The land surrounding the current veterans cemetery at Fort Missoula was once owned by the U.S. Army, but the Army gave it away in chunks a decade ago, to the city, county, the Missoula High School Association and the University of Montana, says Crookshanks. Attempting to regain use of some of this land has proved a steep challenge for the veterans.
“We met with representatives of those four orders for several months and tried to work out an accommodation where we could have thirty to fifty acres…We were never able to do that.”
Part of the problem, according to Jerry Willis, a veteran serving on the cemetery committee, was that schools are disallowed by law from selling property for less than full market value.
“We can get all the [federal] grants to build a cemetery…but we can’t currently get grants to buy land,” Willis says.
With 35,000 Montana veterans presently living west of Helena, and World War II and Korean War veterans dying nationally at a rate of almost 1,800 a day, the site selection committee knew it needed to act fast, and turned to a piece of recreational land on Blue Mountain.
The proposed new cemetery site, which runs from Blue Mountain’s trailhead 3.01 down to Blue Mountain Road, was formerly a shooting range, given in 1949 to the dual ownership of the U.S. Army and the Forest Service.

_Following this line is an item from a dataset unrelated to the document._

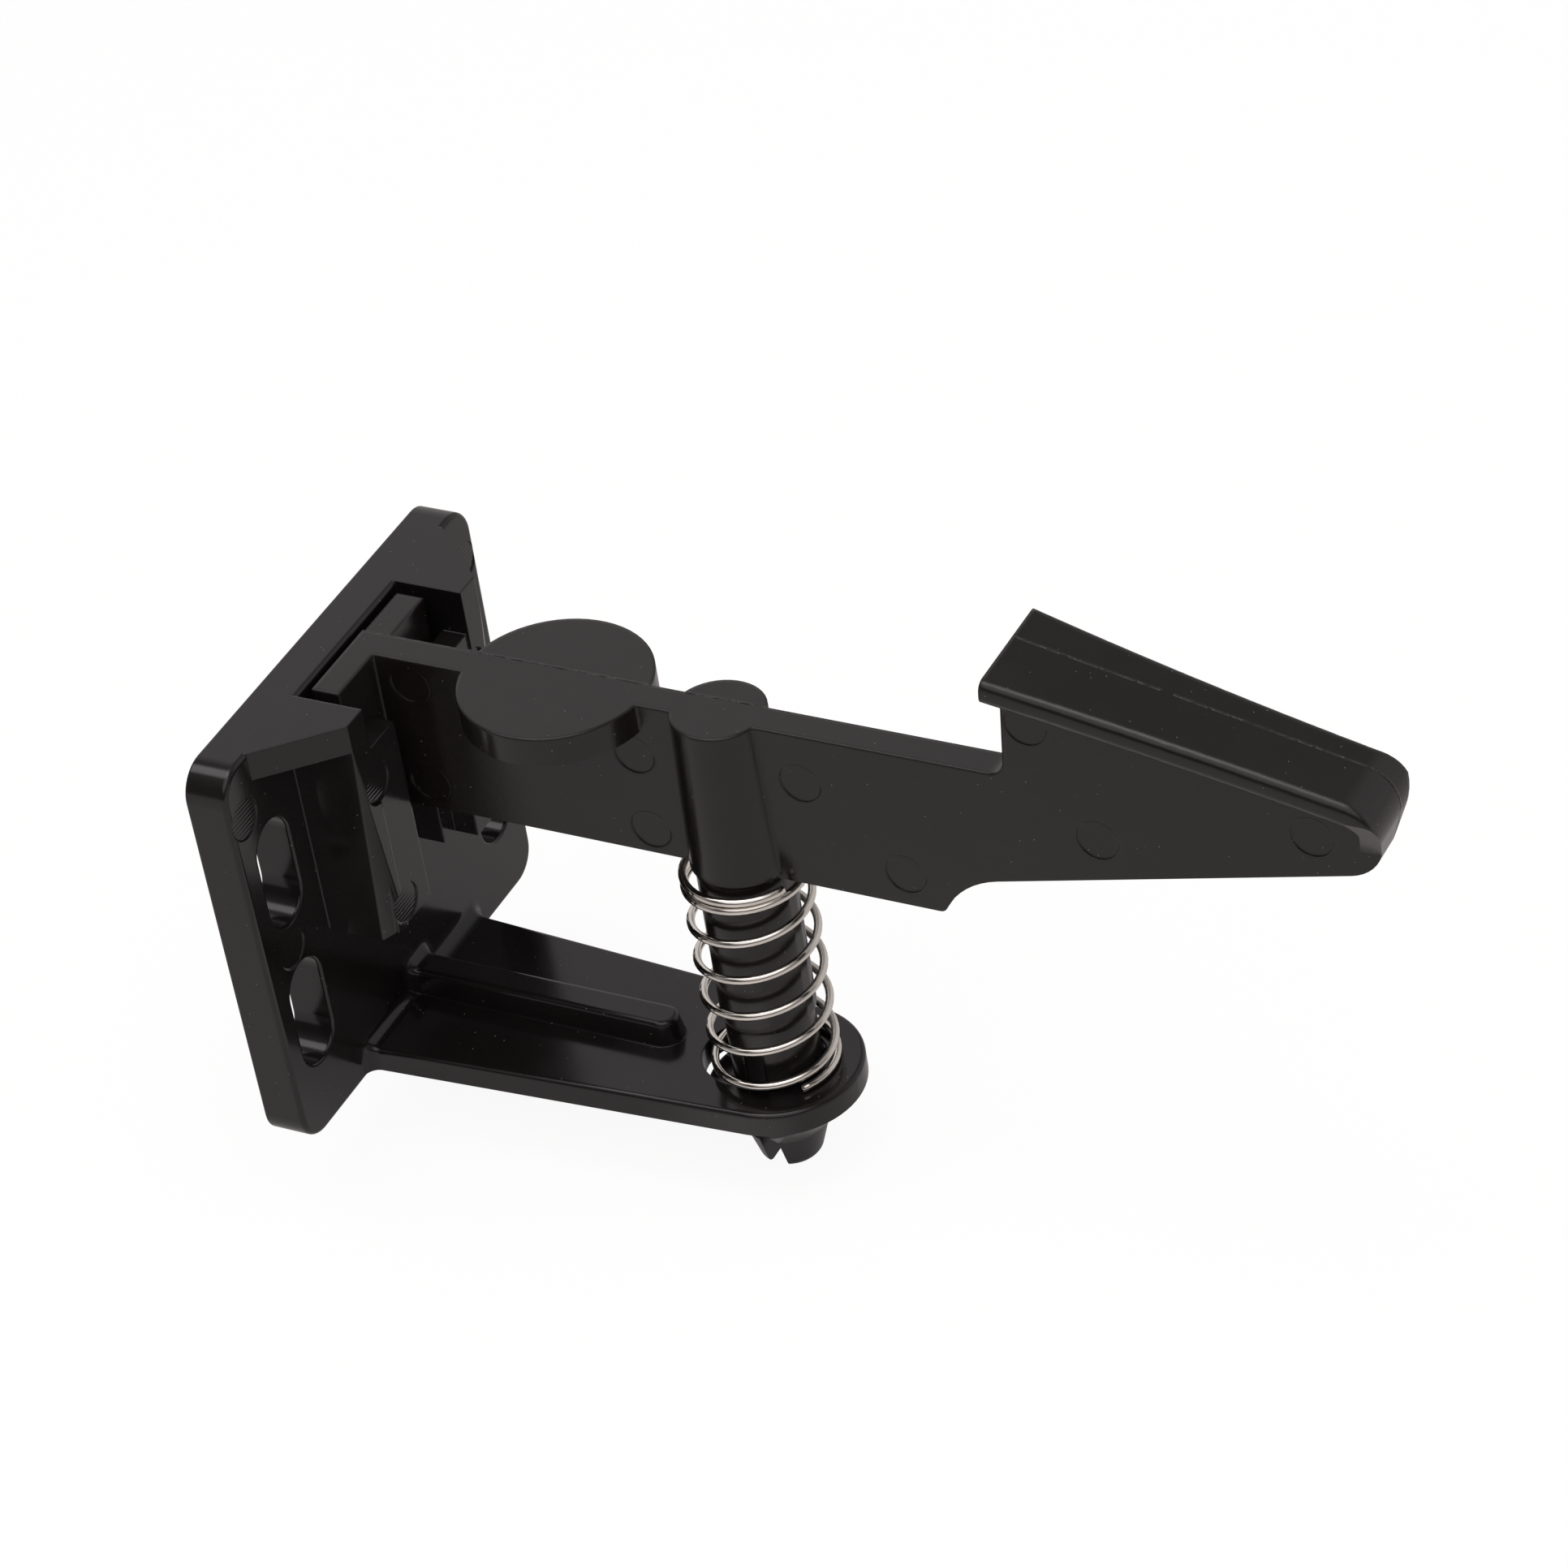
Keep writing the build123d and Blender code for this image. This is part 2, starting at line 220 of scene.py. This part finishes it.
def parting_line(material, place, sideways):
    """The thin raised line where the mould's two halves met, on faces that don't look sideways."""
    across = add(material, "ShaderNodeSeparateXYZ", {"Vector": place}).outputs["Y"]
    # The halves met a little unevenly, so the line wanders
    wander = add(
        material, "ShaderNodeTexNoise", {"Vector": place, "Scale": 1 / wander_length, "Detail": 2.0},
    ).outputs["Fac"]
    across = add(
        material, "ShaderNodeMath", {0: wander, 1: 2 * parting_wander, 2: across}, operation="MULTIPLY_ADD",
    ).outputs[0]
    offset = add(
        material, "ShaderNodeMath", {0: across, 1: parting_y + parting_wander}, operation="SUBTRACT",
    ).outputs[0]
    offset = add(material, "ShaderNodeMath", {0: offset}, operation="ABSOLUTE").outputs[0]
    line = inside(material, offset, parting_half_width, parting_half_width)
    line = inside(material, sideways, side_limit, side_fade, full=line)
    # The flash on it is torn here and there
    tears = add(
        material, "ShaderNodeTexNoise", {"Vector": place, "Scale": 1 / tear_length, "Detail": 4.0},
    ).outputs["Fac"]
    torn = {"Value": tears, "From Min": 0.35, "From Max": 0.65, "To Max": line}
    return add(material, "ShaderNodeMapRange", torn).outputs["Result"]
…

Crookshanks says that the Blue Mountain site wouldn’t impact or interfere with any trails.
Wildlife author and Blue Mountain recreationist Susan Reneau disagrees. Reneau, who walks the proposed Blue Mountain site daily with her two Labradors, says “The bottom line is that I am not against a cemetery for veterans, but I am terribly against a cemetery, or…any organized human development at Blue Mountain.”

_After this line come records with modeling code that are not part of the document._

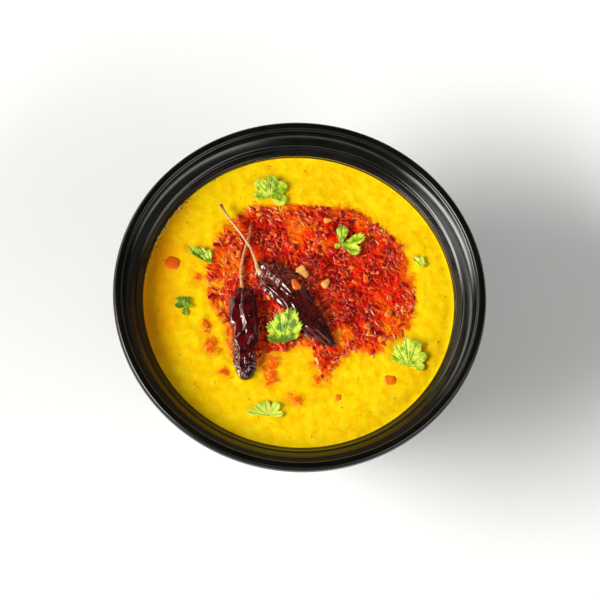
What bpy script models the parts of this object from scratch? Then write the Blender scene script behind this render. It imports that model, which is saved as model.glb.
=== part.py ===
"""Dal in a black glazed bowl, with two dried chillies and coriander leaves on it.

Blender 4.5, metres, +Z up. The origin is the centre of the foot ring's
underside. The leaves and chillies are placed as seen by a person sitting at -Y.
"""

import math

import bmesh
import bpy
from mathutils import Matrix, Vector

MM = 0.001

# Driving dimensions of the bowl
RIM_RADIUS = 80 * MM
BOWL_HEIGHT = 60 * MM
LIP_HALF_WIDTH = 2.0 * MM
LIP_SKIRT = 4.2 * MM
LEDGE_RADIUS = 70.0 * MM
LEDGE_DROP = 6.85 * MM
BAND_RADIUS = 72.0 * MM
BAND_DROP = 5.8 * MM
FLANGE_STEPS = ((2.2 * MM, 1.4 * MM), (4.5 * MM, 4.2 * MM), (6.2 * MM, 8.0 * MM))
FOOT_RADIUS = 36 * MM
FOOT_WIDTH = 4.0 * MM
FOOT_HEIGHT = 5.5 * MM
FOOT_RECESS = 3.5 * MM
BASE_THICKNESS = 6.5 * MM
WALL_THICKNESS = 5.5 * MM

# Driving dimensions of the food
DAL_DROP = 10.3 * MM
DAL_RADIUS = 67.3 * MM
MENISCUS = 0.5 * MM
SPICE_HEAP = 0.5 * MM
SPICE_CENTRE = (4 * MM, 8 * MM)
SPICE_RADIUS = 46 * MM
POD_FLATNESS = 0.74
POD_HEIGHT = 0.6 * MM
CREASE_DEPTH = 0.07
CREASE_LENGTH = 6.5 * MM
STEM_RADIUS = 0.8 * MM
CAP_SWELL = 2.1
LEAF_THICKNESS = 0.5 * MM
LEAF_STEP = 6
LOBE_ROOT = 0.45

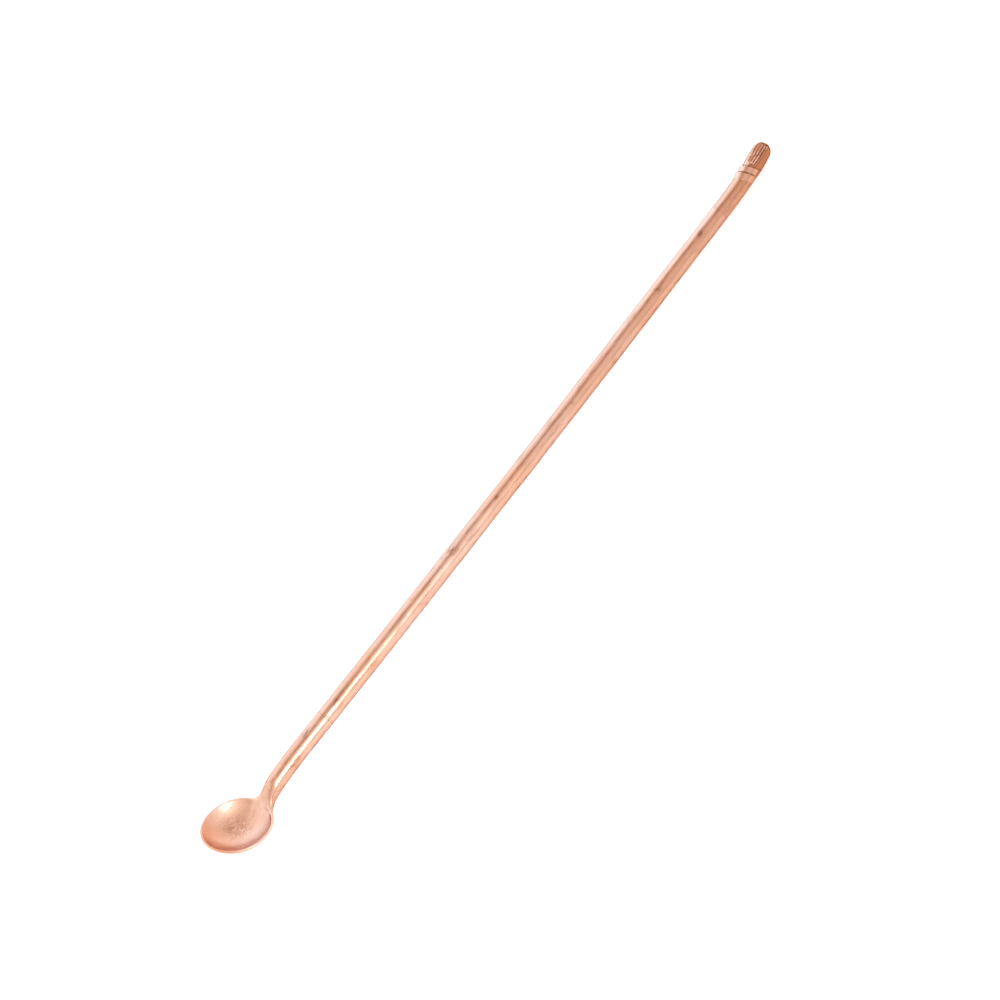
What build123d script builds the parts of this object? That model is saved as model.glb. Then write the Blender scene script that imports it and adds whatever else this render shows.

“There hasn’t been one person I’ve spoken to that has been anti-veteran,” Reneau continues, “but, unfortunately, if you follow the letters to the editor in the Missoulian, you might think that people who were against the Blue Mountain plan were un-American.”
In a letter to Congressman Denny Rehberg, Bradley Powell, the Forest Service’s regional forester, concurred with Reneau’s sentiments, writing: “The need for such a cemetery is important and we share your sense of urgency in finding an appropriate site. That said, we do not believe the site at Blue Mountain is the best nor most appropriate area for such a use.”

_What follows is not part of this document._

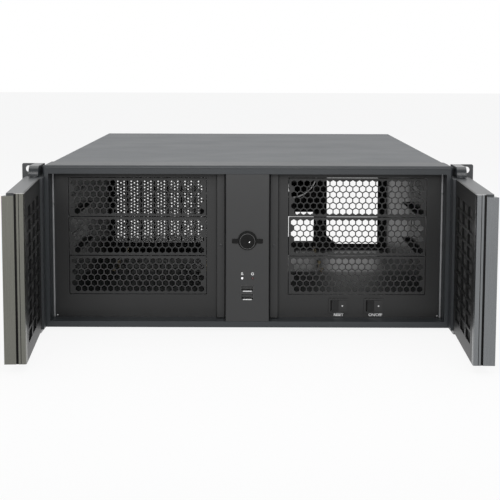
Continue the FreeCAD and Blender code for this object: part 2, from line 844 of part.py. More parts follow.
# A double-ended cam on the core's stub.
lock_cam = new_piece("lock_cam")
cam_low = s.lock_height - s.cam_width / 2
pad(lock_cam, "XZ", cam_front, cam_back, [
    rectangle(-s.cam_length / 2, s.cam_length / 2, cam_low, cam_low + s.cam_width),
    circle(0, s.lock_height, s.cam_stub_radius)])

# ---------------------------------------------------------------- front sockets and lamps

socket_front = -s.frame_reach - s.usb_lip
board_front = socket_front + s.usb_depth
front_board = new_piece("front_board")
pad(front_board, "XZ", board_front, board_front + s.board_sheet, [
    rectangle(-s.board_width / 2, s.board_width / 2, s.board_low, s.board_high)])
for side in SIDES.values():
    left, right = spanned(side, s.board_width / 2 - s.board_tab, s.board_width / 2)
    pad(front_board, "XZ", column_inner, board_front, [
        rectangle(left, right, s.board_high - s.board_tab, s.board_high)])

for name, usb_place in (("upper", s.usb_upper_height), ("lower", s.usb_lower_height)):
    usb_socket = new_piece("usb_socket_" + name)
    half_width = s.usb_width / 2
    half_rise = s.usb_height / 2
    pad(usb_socket, "XZ", socket_front, board_front, [
        rectangle(-half_width, half_width, usb_place - half_rise, usb_place + half_rise)])
    pocket(usb_socket, "XZ", socket_front, board_front - s.column_wall, [rectangle(
        -half_width + s.usb_wall, half_width - s.usb_wall,
        usb_place - half_rise + s.usb_wall, usb_place + half_rise - s.usb_wall)])
    tongue_half = half_width - 2 * s.usb_wall
    pad(usb_socket, "XZ", socket_front + s.usb_tongue_setback, board_front - s.column_wall, [
        rectangle(-tongue_half, tongue_half, usb_place, usb_place + half_rise - s.usb_wall)])

for name, lamp in (("led_disk", -s.lamp_offset), ("led_power", s.lamp_offset)):
    led = new_piece(name)
    pad(led, "XZ", socket_front, board_front, [square(lamp, s.lamp_height, s.lamp_width)])

# ---------------------------------------------------------------- rocker switches

well_floor = s.plate_front - s.bezel_reach + s.well_depth
rocker_pivot = s.plate_front + s.rocker_pivot_depth
for name, centre in (("reset", s.reset_place), ("power", s.power_place)):
    housing = new_piece(name + "_switch_housing")
    up = s.switch_height
    bezel_front = s.plate_front - s.bezel_reach
    body_back = s.plate_front + s.switch_body_depth
    pad(housing, "XZ", bezel_front, s.plate_front, [rectangle(
        centre - s.bezel_width / 2, centre + s.bezel_width / 2,
        up - s.bezel_rise / 2, up + s.bezel_rise / 2)])
    pad(housing, "XZ", s.plate_front, body_back, [rectangle(
        centre - s.switch_body_width / 2, centre + s.switch_body_width / 2,
        up - s.switch_body_rise / 2, up + s.switch_body_rise / 2)])
    pocket(housing, "XZ", bezel_front, well_floor, [rectangle(
        centre - s.well_width / 2, centre + s.well_width / 2, up - s.well_rise / 2, up + s.well_rise / 2)])
    # The rocker snaps into a notch above and below.
    notch = 2 * (s.trunnion_radius + s.lock_clearance)
    notch_half = s.rocker_rise / 2 + s.trunnion_length + s.trunnion_end_gap
    pocket(housing, "XY", up - notch_half, up + notch_half, [square(centre, rocker_pivot, notch)])
    for terminal in (centre - s.well_width / 4, centre + s.well_width / 4):
        pad(housing, "XZ", body_back, body_back + s.terminal_length, [rectangle(
            terminal - s.terminal_sheet / 2, terminal + s.terminal_sheet / 2,
            up - s.terminal_width / 2, up + s.terminal_width / 2)])

    rocker = new_piece(name + "_rocker")
    half = s.rocker_width / 2
    top = -s.rocker_reach - s.rocker_pivot_depth
    pad(rocker, "XY", -s.rocker_rise / 2, s.rocker_rise / 2, [[
        (-half, top), (0, top + s.rocker_dip), (half, top), (half - s.rocker_flank, 0),
        (half / 2, s.rocker_reach), (-half / 2, s.rocker_reach), (-half + s.rocker_flank, 0)]])
    pad(rocker, "XY", -s.rocker_rise / 2 - s.trunnion_length, s.rocker_rise / 2 + s.trunnion_length, [
        circle(0, 0, s.trunnion_radius)])
    place(rocker, centre, rocker_pivot, up, s.rocker_tilt)

# ---------------------------------------------------------------- rack ears and hinge arms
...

But with the prospects of a Fort Missoula expansion looking grim, veterans didn’t know where else to turn.
“If there were any chance at all within my lifetime of getting Fort Missoula property, we’d go ahead in a heartbeat,” says Crookshanks.
On Jan. 2, Montana Senator Dale Malum and Representative Dick Haines offered Crookshanks the chance he’d been looking for. Haines, with the aid of Malum, will introduce a bill employing eminent domain to secure land for the veterans at Fort Missoula.
“I’m trying to find something we can all be happy with,” says Malum.
Reneau believes that both veterans and the bill to locate the cemetery at Fort Missoula will find strong community support. And though she was vehemently against the plan at Blue Mountain, Reneau, whose husband is a veteran and whose father served in World War II, Vietnam and Korea, said that she would personally join in the veterans’ fight for a site at Fort Missoula.
Crookshanks hopes the bill will pass too, though he says that the site selection committee isn’t tossing its Blue Mountain plans in the trash yet.
“They’ve been trying to do this for six years,” Reneau says of veteran attempts to secure land at Fort Missoula, “but they didn’t tell anybody. I guess they figured it was their problem and they were going to take care of it, but if I had known earlier, I would have fought alongside them tenaciously for Fort Missoula.”
Indeed, Reneau could make for a strong ally, as she recently served as president of the Historical Museum at Fort Missoula for three years.
And with the announcement of the bill on Jan. 2, Crookshanks and Reneau, once divided, suddenly found themselves united.
“We never wanted to be in an adversarial position with anybody, so if those people feel they can support the Fort and bring some influence to bear, well, welcome aboard,” says Crookshanks.
But the battle isn’t over yet. Reneau expects that legislation to expand Fort Missoula’s cemetery “is going to be very controversial. The soccer moms are adamant about the regional park with the soccer field.”
Senator Haines, meanwhile, believes there’s enough land for an expanded cemetery and a soccer field, but says that even if having both turns out to be impossible, his first concern is with the veterans cemetery.
“The sacrifices that these vets made is the reason we’re able to play soccer today.”
Two important events may help decide the fate of the cemetery: a public meeting set for the end of January, though no particular date has been scheduled, and the willingness of current Fort Missoula landowners to negotiate land trades.
Senator Malum says that when the last round of negotiations was held, the University was helpful, as was the Parks Department. Talks with the High School Association have been trickier.
In total, approximately 163 acres of Fort Missoula remain undeveloped.
“I can’t believe they can’t spare fifty acres,” Reneau says. “That’s just me, but it’s also a lot of other people.”
“We’re trying to do the best thing for everybody,” says Crookshanks, “but I still have to go back to the idea that I think veterans deserve a little extra consideration, so that’s what we’re hoping for.”